For those of you who don't know about hot tub etiquette, I can see a few problems. So we'll discuss those here. You do not swim in a hot tub. You sit in one. They aren't big enough to swim in without kicking everybody, so don't. You do not pee in a hot tub, you save that for public pools where the ratios of volumes make it less disgusting. You do not sleep in a hot tub, because you can pass out (see above) or even die and start to rot and the chemistry classes have only so much chlorine.

It is acceptable to throw snowballs at hot-tubbers only if you are one of them, because that means you are walking around the snow barefoot in your bathing suit and so you've earned a few privileges. It is reciprocally acceptable to prevent this person from reentering the hot tub for several minutes if you happened to be pelted during their barrage; you tolerated it and so you've earned a few privileges. It is generally considered poor form to force them to leave permanently and warm up naturally, unless they spilled something gross in the water, in which case you all should probably be leaving.

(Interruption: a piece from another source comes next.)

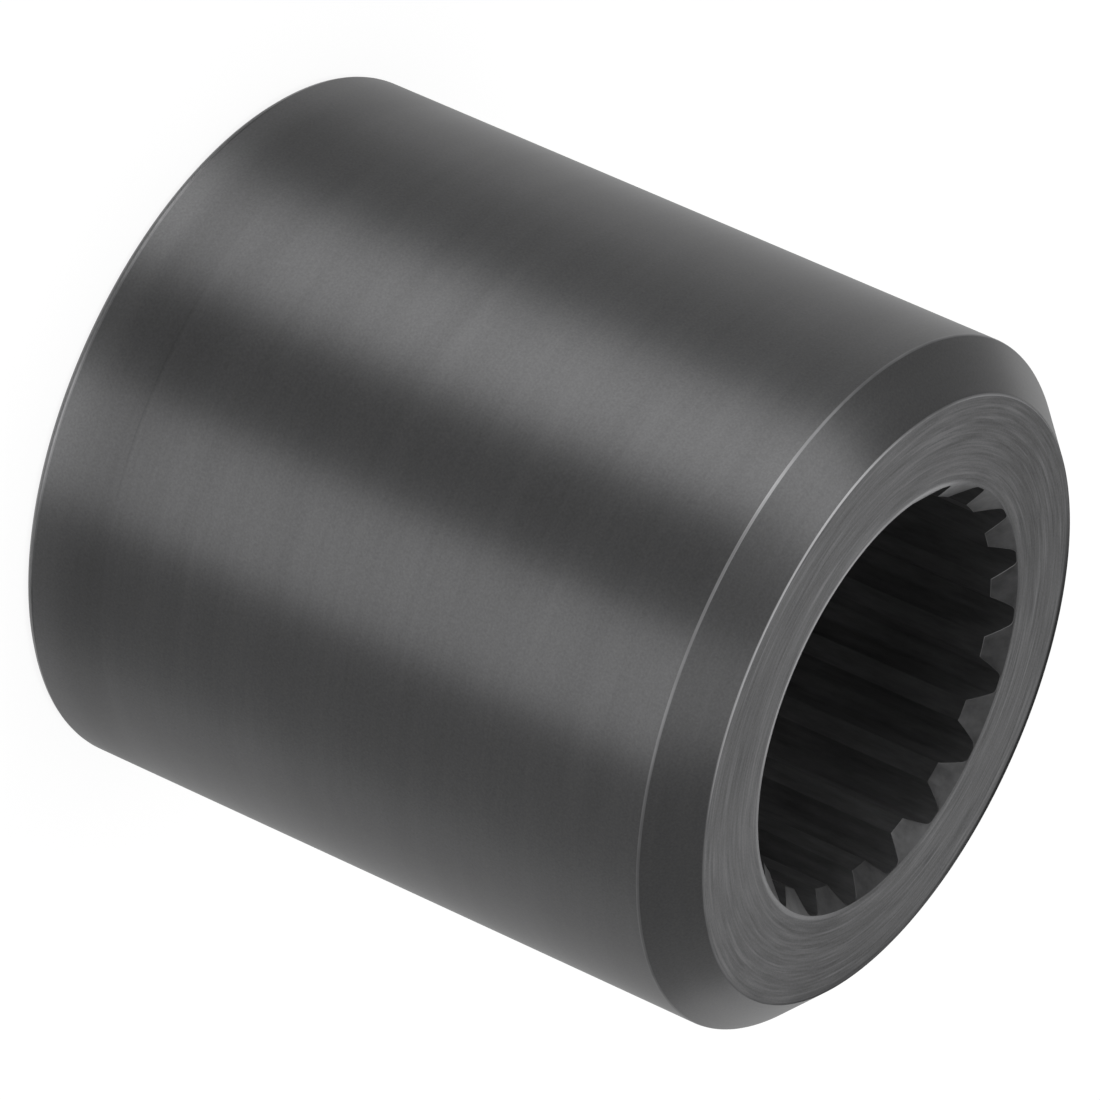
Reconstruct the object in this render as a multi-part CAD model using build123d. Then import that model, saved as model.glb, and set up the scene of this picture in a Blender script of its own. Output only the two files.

Age groups usually do not mix in hot tub settings. This finer point is often overlooked but it is quite important. For one it's awkward sitting around half-naked in warm, confined spaces with people you don't know well. That's actually the only reason I can think of, but it's enough to have formed tradition. Same thing goes for people you don't know well; hot tubs are friendly settings, don't make it awkward by crashing someone else's party.

So that's about it for etiquette, it's really quite simple. I could go on for hours about fun things to do in hot tubs, but I'm running out of space and we're creative people; if we build it they will come. Let's build one. Hell, let's build a few. And let's get a move on. It's getting cold fast.